Achieving the target of $350 billion in exports for this financial year appears challenging now, FIEO said, citing domestic issues including uncertainty over the Merchandise Export from India Scheme as a major cause of concern as claims by exporters were pending for four months, wiping out their liquidity.
Only 13 of the 30 exporting sectors showed growth in November.
“Though engineering exports have put up a reasonably good show with 6.32% growth, the overall external trade environment remains challenging and subdued,” said EEPC India Chairman Ravi Sehgal, citing the high cost of steel, a basic raw material, which exporters have taken up with the government.
Imports have contracted for three months in a row.

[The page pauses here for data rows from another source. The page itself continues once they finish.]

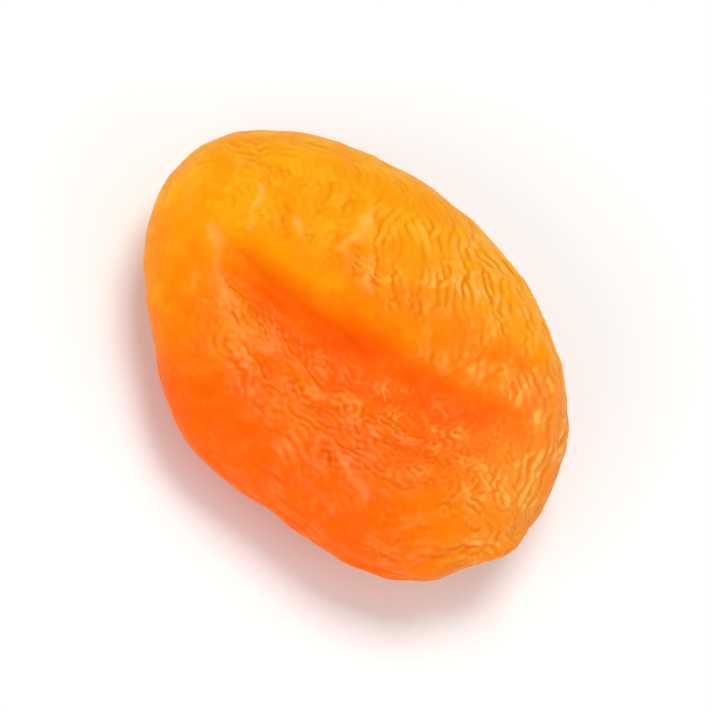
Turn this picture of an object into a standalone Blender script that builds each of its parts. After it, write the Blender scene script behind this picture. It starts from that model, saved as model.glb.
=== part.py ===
"""A whole pitted dried apricot, lying on its rounded side with the sunken side up.

The fruit is one solid. +X points to the stem end, +Y across the fruit and +Z up.
The origin is under the middle of the fruit, on the surface that it lies on.
Sizes are in millimetres until the last step, which turns the mesh into metres.
"""

from math import asin, atan2, cos, degrees, exp, hypot, pi, radians, sin

import bmesh
import bpy
from mathutils import Matrix, Vector, noise

METRES_PER_MM = 0.001

# Overall size
LENGTH = 42.5
WIDTH = 32.4
THICKNESS = 11.8

# Net of the skin: squares along each side of the six-sided ball that it starts from, drawn
# closer together along the crease of the hollow
NET_SQUARES = 31
NET_GATHER = 0.42
NET_GATHER_WIDTH = 0.3

# Outline seen from above: mean radius, then waves as (count, swell, direction in degrees)
MEAN_RADIUS = 18.1
OUTLINE_WAVES = ((1, 0.48, 23.0), (2, 2.33, 0.0), (4, 0.51, -7.0), (5, 0.27, 41.0))
STEM_SHOULDER_DIRECTION = -32.0
STEM_SHOULDER_SPAN = 22.0
STEM_SHOULDER_SWELL = 0.6

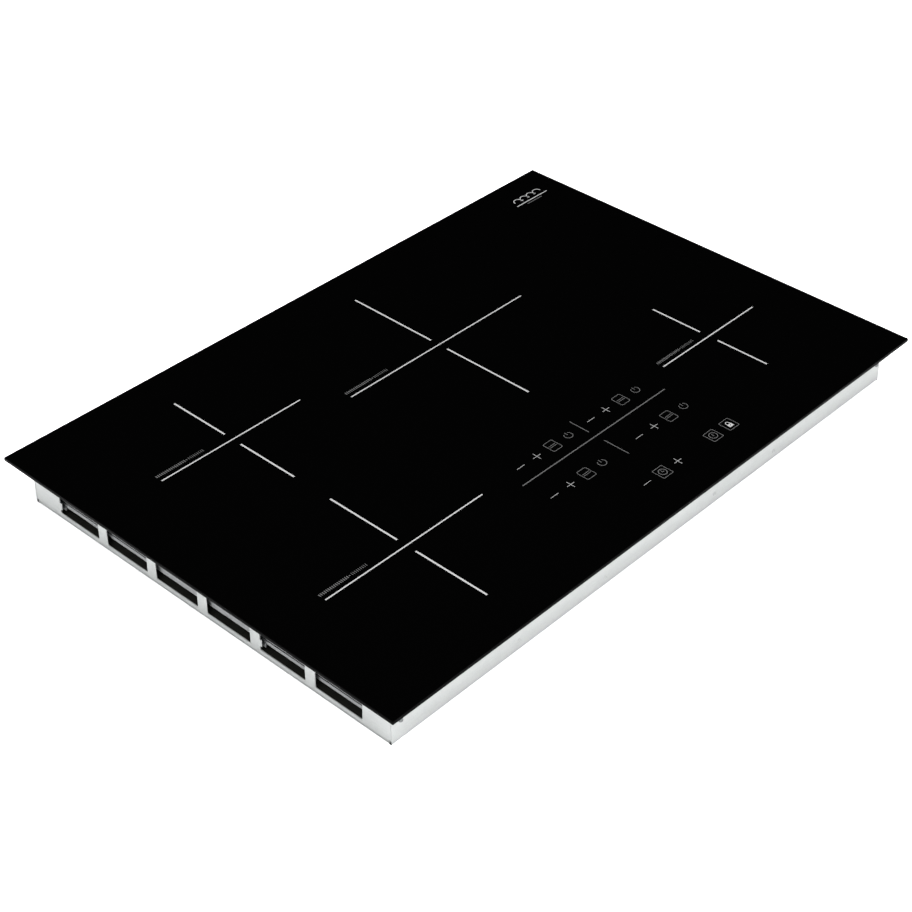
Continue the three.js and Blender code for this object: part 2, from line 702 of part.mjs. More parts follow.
addPowerModule('rear', MODULE.pitch / 2);
addPowerModule('front', -MODULE.pitch / 2);

place(cooktop, 'coil_tray_left', coilTrayLeft(), ALUMINIUM);
place(cooktop, 'coil_tray_right', coilTrayRight(), ALUMINIUM);
ZONES.forEach(addCoil);

place(cooktop, 'control_holder', controlHolder(), BLACK_PLASTIC);
place(cooktop, 'control_board', controlBoard(), BOARD_GREEN);
place(cooktop, 'display_guide', displayGuide(), WHITE_PLASTIC);
place(cooktop, 'ribbon_cable', ribbonCable(), RIBBON_GREY);

export default cooktop;
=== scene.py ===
import math

import bmesh
import bpy
from mathutils import Matrix, Vector


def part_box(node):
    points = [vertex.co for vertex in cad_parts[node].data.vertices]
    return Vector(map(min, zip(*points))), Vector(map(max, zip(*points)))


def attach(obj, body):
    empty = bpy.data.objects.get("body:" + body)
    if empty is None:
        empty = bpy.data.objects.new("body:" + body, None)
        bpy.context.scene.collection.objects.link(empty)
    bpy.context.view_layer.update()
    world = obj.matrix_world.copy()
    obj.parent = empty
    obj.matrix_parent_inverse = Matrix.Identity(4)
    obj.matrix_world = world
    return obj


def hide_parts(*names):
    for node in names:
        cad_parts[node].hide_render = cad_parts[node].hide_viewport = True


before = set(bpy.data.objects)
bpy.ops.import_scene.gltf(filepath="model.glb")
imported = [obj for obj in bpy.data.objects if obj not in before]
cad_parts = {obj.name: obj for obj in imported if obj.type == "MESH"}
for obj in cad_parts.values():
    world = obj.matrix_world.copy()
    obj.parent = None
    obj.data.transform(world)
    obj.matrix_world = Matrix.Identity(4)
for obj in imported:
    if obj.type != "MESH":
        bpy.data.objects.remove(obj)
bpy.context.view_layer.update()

# Lengths are in metres; MM turns the millimetres that the design is written in into metres.
MM = 0.001
TAU = 2 * math.pi
CHASSIS = "chassis"
WHEELS = {"rear": "fan_wheel_rear", "front": "fan_wheel_front"}
ZONES = ("rear_center", "rear_left", "front_left", "front_right")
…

Oil imports in November fell 18.17% on year to $11.06 billion. Another large component of imports, electronics, fell 3.98% to $4.2 billion. However, gold imports were up 6.59% to $2.94 billion.
Non-oil, non-gold imports, an indicator of domestic demand, fell 11.96%, driven by industrial inputs such as iron and steel, coal, minerals and ores, and metals, transport equipment, electronic goods and silver.
According to Aditi Nayar, principal economist at ICRA, imports recording a substantial contraction on account of oil, transport equipment as well as a variety of other items, underscore both subdued commodity prices and weak demand conditions in the economy.
“The pickup in gold imports is likely to reflect restocking amid the festive and marriage season, benefitting from some softening in global gold prices, and its sustainability remains to be seen,” Nayar said.